Instructions for the task →
Write down each entry again, exactly as it reads.

Provided records →
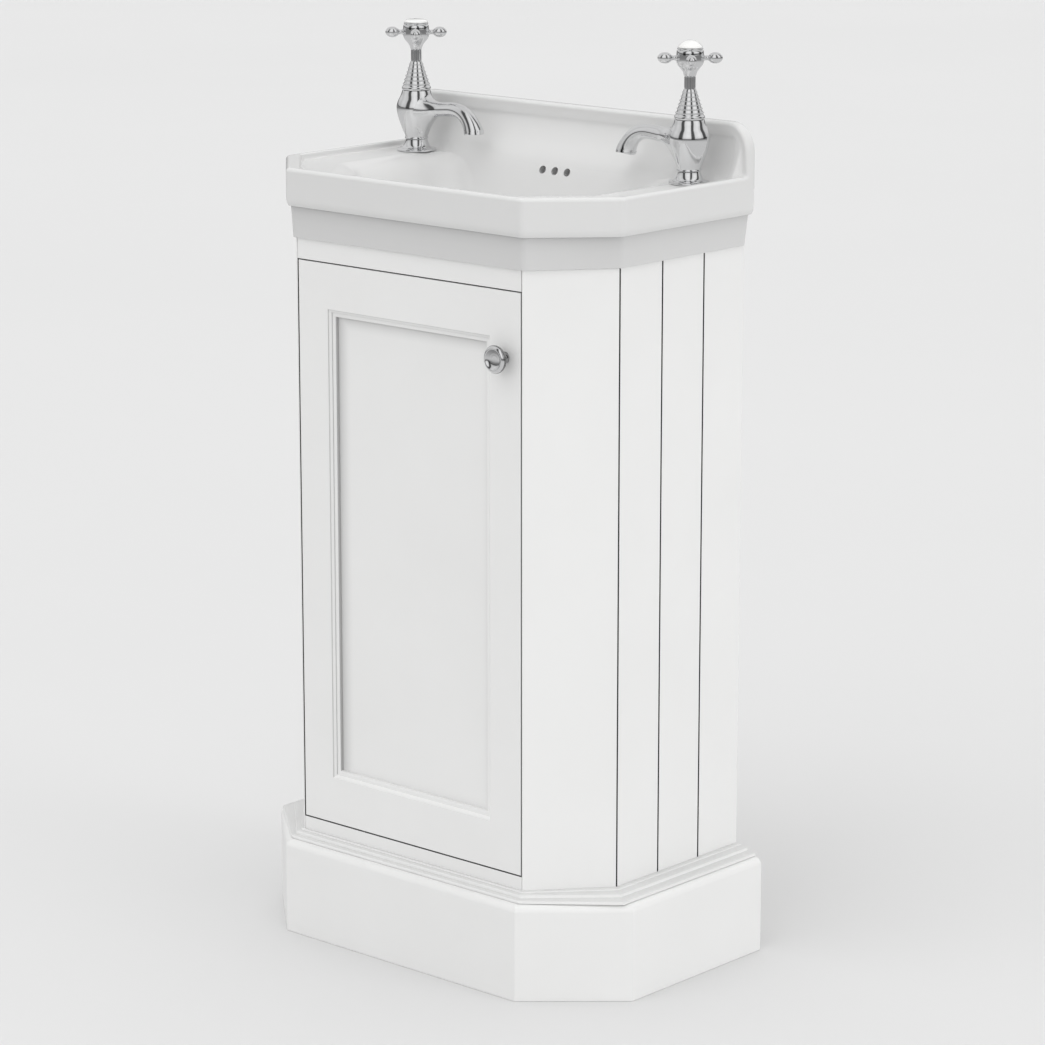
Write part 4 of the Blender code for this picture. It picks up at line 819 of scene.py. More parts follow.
def planRun(plan, startDepth, height, sideRound=basinLook["planRound"], frontRound=basinLook["planRound"]):
    # the right side, shoulder, cut corner and front of a ring, as x, depth from the back and height
    half, depth, cutX, cutY = plan
    start, shoulder, nose, end = (np.array(spot) for spot in (
        (half, startDepth), (half, depth - cutY), (half - cutX, depth), (0, depth)))
    along = (nose - shoulder) / np.linalg.norm(nose - shoulder)
    shoulderBend = sideRound * math.tan(math.acos(min(1, along[1])) / 2)
    noseBend = frontRound * math.tan(math.acos(min(1, -along[0])) / 2)
    sideEnd, frontStart = shoulder - (0, shoulderBend), nose - (noseBend, 0)
    cutStart, cutEnd = shoulder + along * shoulderBend, nose - along * noseBend
    points = [*np.linspace(start, sideEnd, ringCounts["side"] + 1)[:-1],
              *arcBetween(sideEnd, shoulder, cutStart, ringCounts["shoulder"]),
              *np.linspace(cutStart, cutEnd, ringCounts["chamfer"] + 1)[1:-1],
              *arcBetween(cutEnd, nose, frontStart, ringCounts["nose"]),
              *np.linspace(frontStart, end, ringCounts["front"] + 1)[1:]]
    return [(x, depth, height) for x, depth in points]


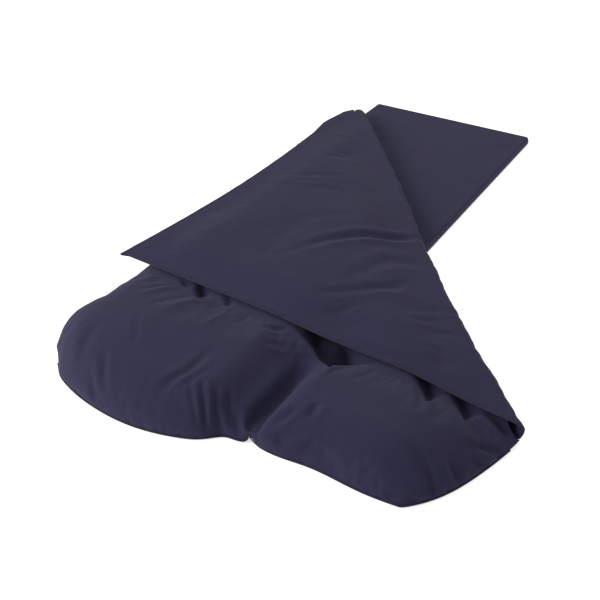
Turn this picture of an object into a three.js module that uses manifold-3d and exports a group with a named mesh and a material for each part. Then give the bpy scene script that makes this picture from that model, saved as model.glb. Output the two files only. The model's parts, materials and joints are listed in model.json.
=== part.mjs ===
// Topper sleeping bag: a foam topper in a fitted cotton cover, with a duvet sewn to the cover along its left
// side and foot. The duvet's head corner is turned back over itself along a diagonal fold, so the head end of
// the topper is bare. Millimetres, +Z up. The origin is on the topper's underside, 340 mm from its left side
// and 1 m from its head end, which is at +Y.
import * as THREE from "three";
import { mergeVertices } from "three/addons/utils/BufferGeometryUtils.js";
import Module from "manifold-3d";

const wasm = await Module();
wasm.setup();

// Driving dimensions.
const TOPPER_LEFT = -340;
const TOPPER_RIGHT = 308;
const TOPPER_HEAD = 1000;
const TOPPER_FOOT = -925;
const TOPPER_HEIGHT = 30;
const HEAD_CORNER = 14;
const FOOT_CORNER = 30;
const FOOT_CURVE_WIDTH = 70;
const FOOT_CURVE_LENGTH = 250;
const FABRIC = 1.2;
const GAP = 0.4;
const SEAM = 4;
const LAYER_GAP = 4;

const SIDE_DROP = TOPPER_RIGHT + 8;
const FOOT_DROP = TOPPER_FOOT - 6;

// The fold that the duvet's corner turns on, from the topper's left side to the duvet's right edge.
const FOLD_HEAD = new THREE.Vector3(-346, 806, 68);
const FOLD_FOOT = new THREE.Vector3(846, -618, 50);
const CORNER_TIP = new THREE.Vector2(-400, -553);
const FOLD_REACH = 250;

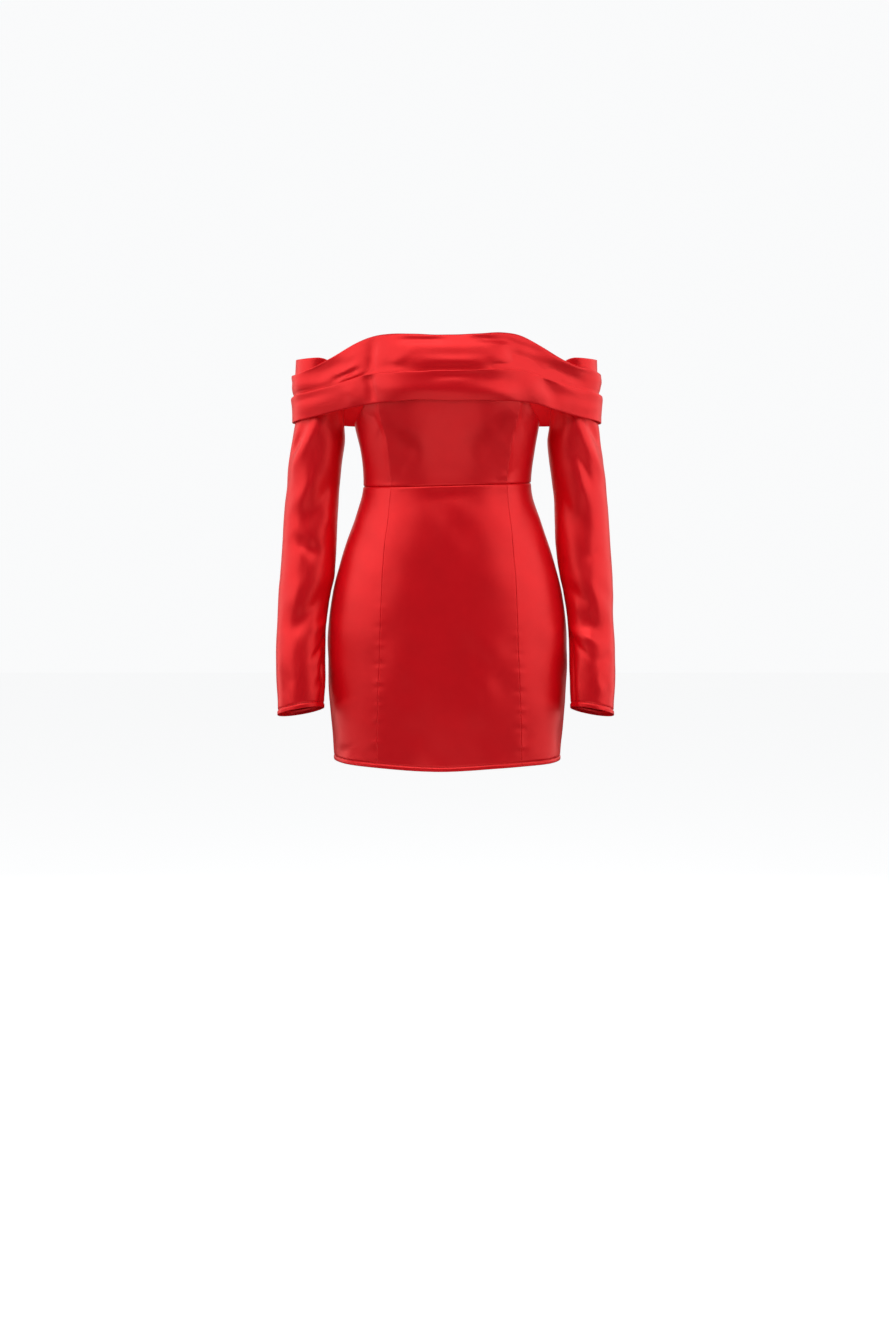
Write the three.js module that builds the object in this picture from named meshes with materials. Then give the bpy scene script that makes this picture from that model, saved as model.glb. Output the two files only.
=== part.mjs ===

Task response →
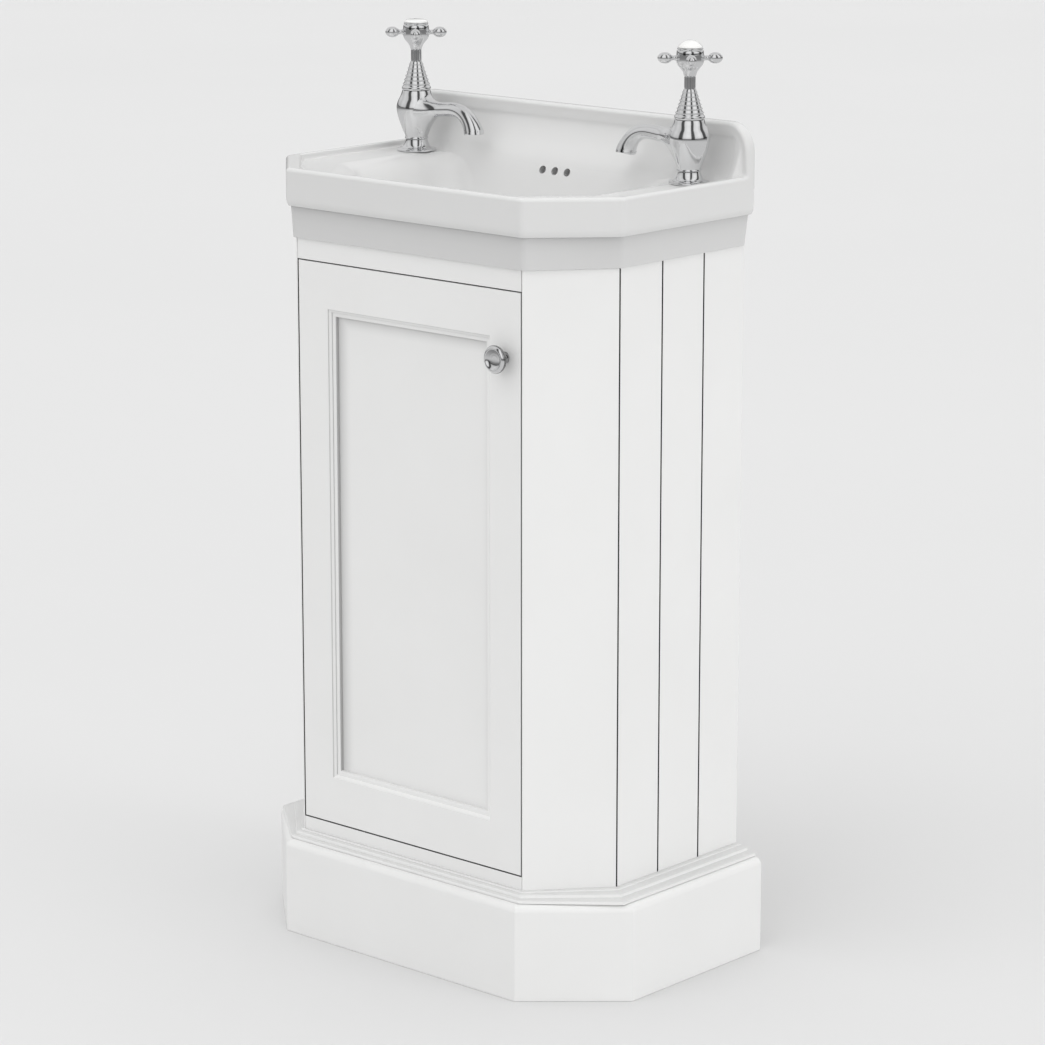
Write part 4 of the Blender code for this picture. It picks up at line 819 of scene.py. More parts follow.
def planRun(plan, startDepth, height, sideRound=basinLook["planRound"], frontRound=basinLook["planRound"]):
    # the right side, shoulder, cut corner and front of a ring, as x, depth from the back and height
    half, depth, cutX, cutY = plan
    start, shoulder, nose, end = (np.array(spot) for spot in (
        (half, startDepth), (half, depth - cutY), (half - cutX, depth), (0, depth)))
    along = (nose - shoulder) / np.linalg.norm(nose - shoulder)
    shoulderBend = sideRound * math.tan(math.acos(min(1, along[1])) / 2)
    noseBend = frontRound * math.tan(math.acos(min(1, -along[0])) / 2)
    sideEnd, frontStart = shoulder - (0, shoulderBend), nose - (noseBend, 0)
    cutStart, cutEnd = shoulder + along * shoulderBend, nose - along * noseBend
    points = [*np.linspace(start, sideEnd, ringCounts["side"] + 1)[:-1],
              *arcBetween(sideEnd, shoulder, cutStart, ringCounts["shoulder"]),
              *np.linspace(cutStart, cutEnd, ringCounts["chamfer"] + 1)[1:-1],
              *arcBetween(cutEnd, nose, frontStart, ringCounts["nose"]),
              *np.linspace(frontStart, end, ringCounts["front"] + 1)[1:]]
    return [(x, depth, height) for x, depth in points]


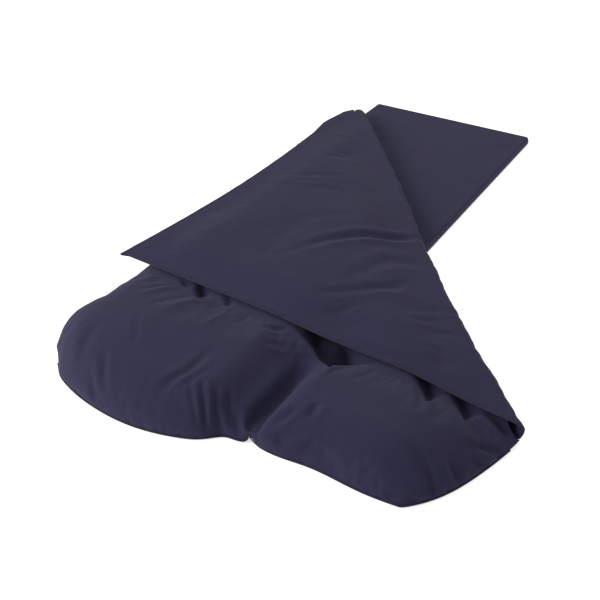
Turn this picture of an object into a three.js module that uses manifold-3d and exports a group with a named mesh and a material for each part. Then give the bpy scene script that makes this picture from that model, saved as model.glb. Output the two files only. The model's parts, materials and joints are listed in model.json.
=== part.mjs ===
// Topper sleeping bag: a foam topper in a fitted cotton cover, with a duvet sewn to the cover along its left
// side and foot. The duvet's head corner is turned back over itself along a diagonal fold, so the head end of
// the topper is bare. Millimetres, +Z up. The origin is on the topper's underside, 340 mm from its left side
// and 1 m from its head end, which is at +Y.
import * as THREE from "three";
import { mergeVertices } from "three/addons/utils/BufferGeometryUtils.js";
import Module from "manifold-3d";

const wasm = await Module();
wasm.setup();

// Driving dimensions.
const TOPPER_LEFT = -340;
const TOPPER_RIGHT = 308;
const TOPPER_HEAD = 1000;
const TOPPER_FOOT = -925;
const TOPPER_HEIGHT = 30;
const HEAD_CORNER = 14;
const FOOT_CORNER = 30;
const FOOT_CURVE_WIDTH = 70;
const FOOT_CURVE_LENGTH = 250;
const FABRIC = 1.2;
const GAP = 0.4;
const SEAM = 4;
const LAYER_GAP = 4;

const SIDE_DROP = TOPPER_RIGHT + 8;
const FOOT_DROP = TOPPER_FOOT - 6;

// The fold that the duvet's corner turns on, from the topper's left side to the duvet's right edge.
const FOLD_HEAD = new THREE.Vector3(-346, 806, 68);
const FOLD_FOOT = new THREE.Vector3(846, -618, 50);
const CORNER_TIP = new THREE.Vector2(-400, -553);
const FOLD_REACH = 250;

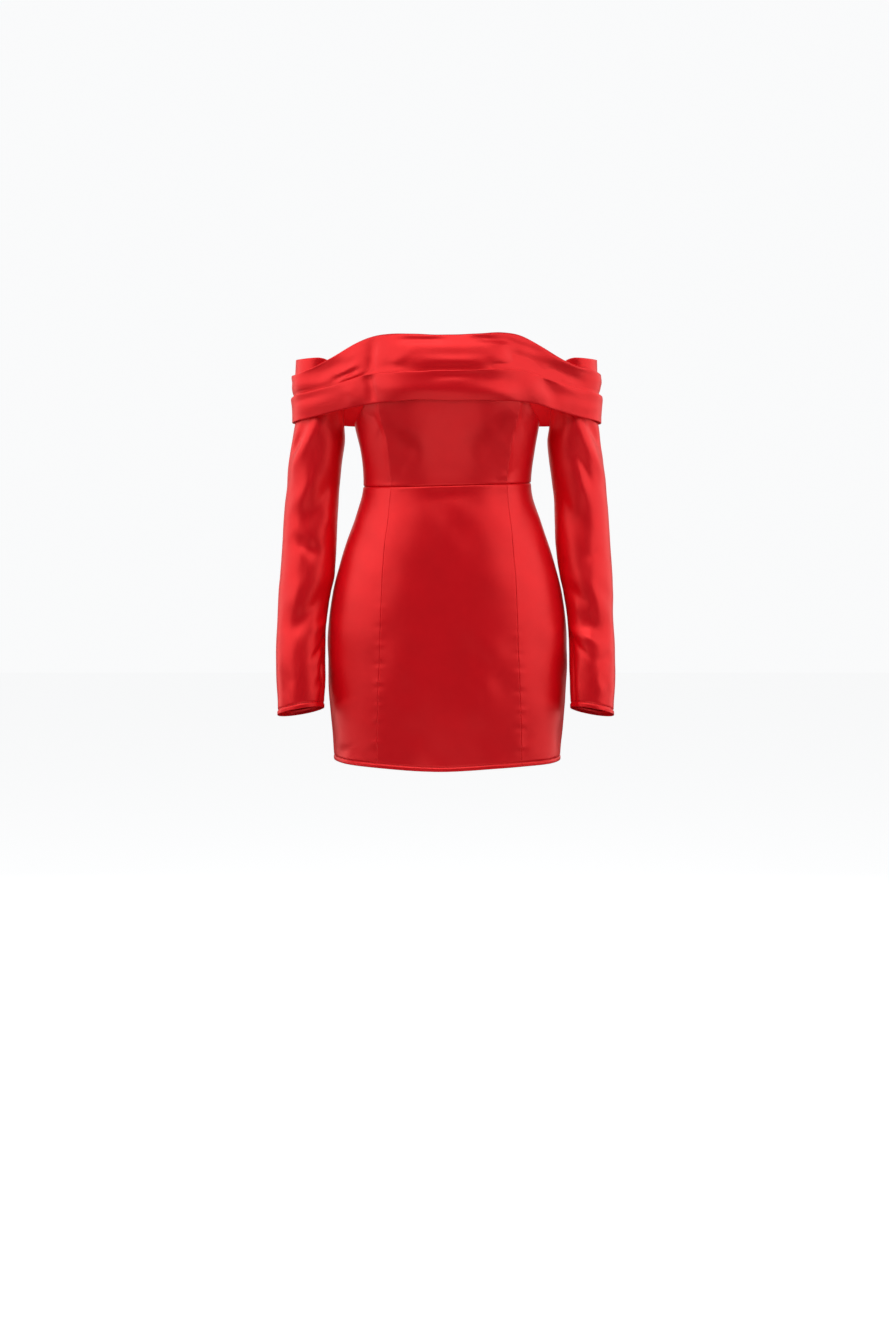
Write the three.js module that builds the object in this picture from named meshes with materials. Then give the bpy scene script that makes this picture from that model, saved as model.glb. Output the two files only.
=== part.mjs ===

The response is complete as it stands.